1) O brega se fundamenta numa tendência cultural que foi moda meses ou anos antes no exterior e que, chegando a uma região do Brasil, geralmente o interior, já chega com muito tempo de atraso, começando a fazer sucesso local quando, lá fora, essa moda já se encontra obsoleta ou decadente;

2) Essa tendência de fora já é interpretada pelos culturalistas locais de maneira provinciana e ainda mais tosca do que a fonte original. Mesmo o pop estrangeiro mais comercial é assimilado de maneira deturpada, não bastasse sua assimilação tardia, quando a fonte original virou coisa do passado;

3) A assimilação acontece de maneira subordinada, através de uma relação hierarquizada entre a mídia que transmite os supostos bens culturais e o público pobre que os recebe, este erroneamente creditado como "protagonista" do entretenimento popularesco;

4) Existe uma hierarquia da mídia sobre o público, porque a suposta "cultura popular" que se observa hoje em dia, marcada pela cafonice e pelo falso "cheiro de povão", é na verdade um produto das empresas regionais de entretenimento, em aliança com as oligarquias midiáticas locais.

O sentimentalismo paternalista de uma geração de intelectuais - ver Esses Intelectuais Pertinentes... - fez criar uma narrativa que fabricou consenso pelos apelos emocionais e aparentemente positivos, supostamente sem raiva retórica.

Essa narrativa atribuía ao povo pobre o protagonismo do entretenimento popularesco, como receptor e produtor de conteúdo musical ou comportamental.

Embora os ídolos popularescos sejam pessoas de origem pobre, isso é um grande equívoco, porque eles estão a serviço de um sistema de mercado e mídia controlado por pessoas muitíssimo ricas.

As rádios "populares demais", por exemplo, são controladas por oligarquias regionais que estabelecem parcerias com redes de caráter nacional e também de propriedade de ricas famílias empresariais.

As redes sociais seguem outro contexto, porque supostamente a atuação de internautas é dotada de irrestrita liberdade.

Só que, além do público ser "educado" pela grande mídia, vide os valores sócio-culturais dominantes em seus espaços digitais, as redes sociais também são controladas por grandes empresas, os provedores de Internet.

A autonomia apenas dá ao mainstream ou establishment um suposto status de "alternativo" ou "transgressor".

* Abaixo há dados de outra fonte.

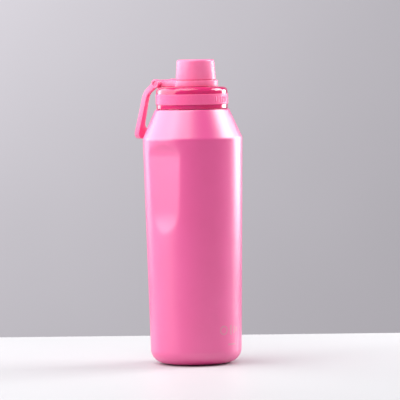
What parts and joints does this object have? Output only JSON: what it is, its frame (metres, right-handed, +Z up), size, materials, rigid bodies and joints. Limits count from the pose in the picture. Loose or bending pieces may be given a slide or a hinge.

A lógica, por exemplo, dos trend topics do Twitter, que é a lista dos assuntos ou palavras-chave mais destacados num momento, é a mesma do hit-parade, mas dá a falsa impressão de vanguardismo.

Afinal, vivemos o próprio contexto de gourmetização do hit-parade, com tanta gente na Internet supervalorizando os sucessos das paradas, principalmente dos anos 1970 para cá.

Tem gente que exagera e "vanguardiza" os sucessos comerciais antigos, só porque, supostamente, representam uma época distante.

E aqui o termo "supostamente" tem que ser levado em conta, porque da forma com que as FMs de pop adulto tocam flash backs estrangeiros, repetidamente até depois de cansar, a coisa que essas músicas deixam de lembrar é justamente o passado.

Você ouve os mesmos flash backs todo dia, toda hora, e mesmo músicas de 40 anos atrás lembram mais fatos da semana passada do que de quatro décadas antes.

E as pessoas, expressando o Tribunal do Umbigo, que é a avaliação subjetiva das coisas, desprovida de qualquer realismo, acabam julgando erroneamente o que é "vanguarda" ou "alternativo", motivados apenas pelos seus devaneios pessoais.

E aí vemos o quanto o cenário cultural de hoje está confuso e decadente.

Não é a oferta de "tudo de tudo" nos bens culturais que aponta que o Brasil vive um grande momento. Até porque "tudo" é oferecido, mas o que ganha mais cartaz vai geralmente do medíocre ao pior.

Mas temos também, para complicar as coisas, a flanelização cultural, pois até quem deveria ser mais crítico das coisas anda passando muito pano.

A Espiral do Silêncio sequestrou aqueles que poderiam investigar, questionar ou mesmo combater fenômenos problemáticos.

E aí fica mais difícil entender nossa realidade decadente, quando um grande número de pessoas se ilude em acreditar que tudo está bem no Brasil.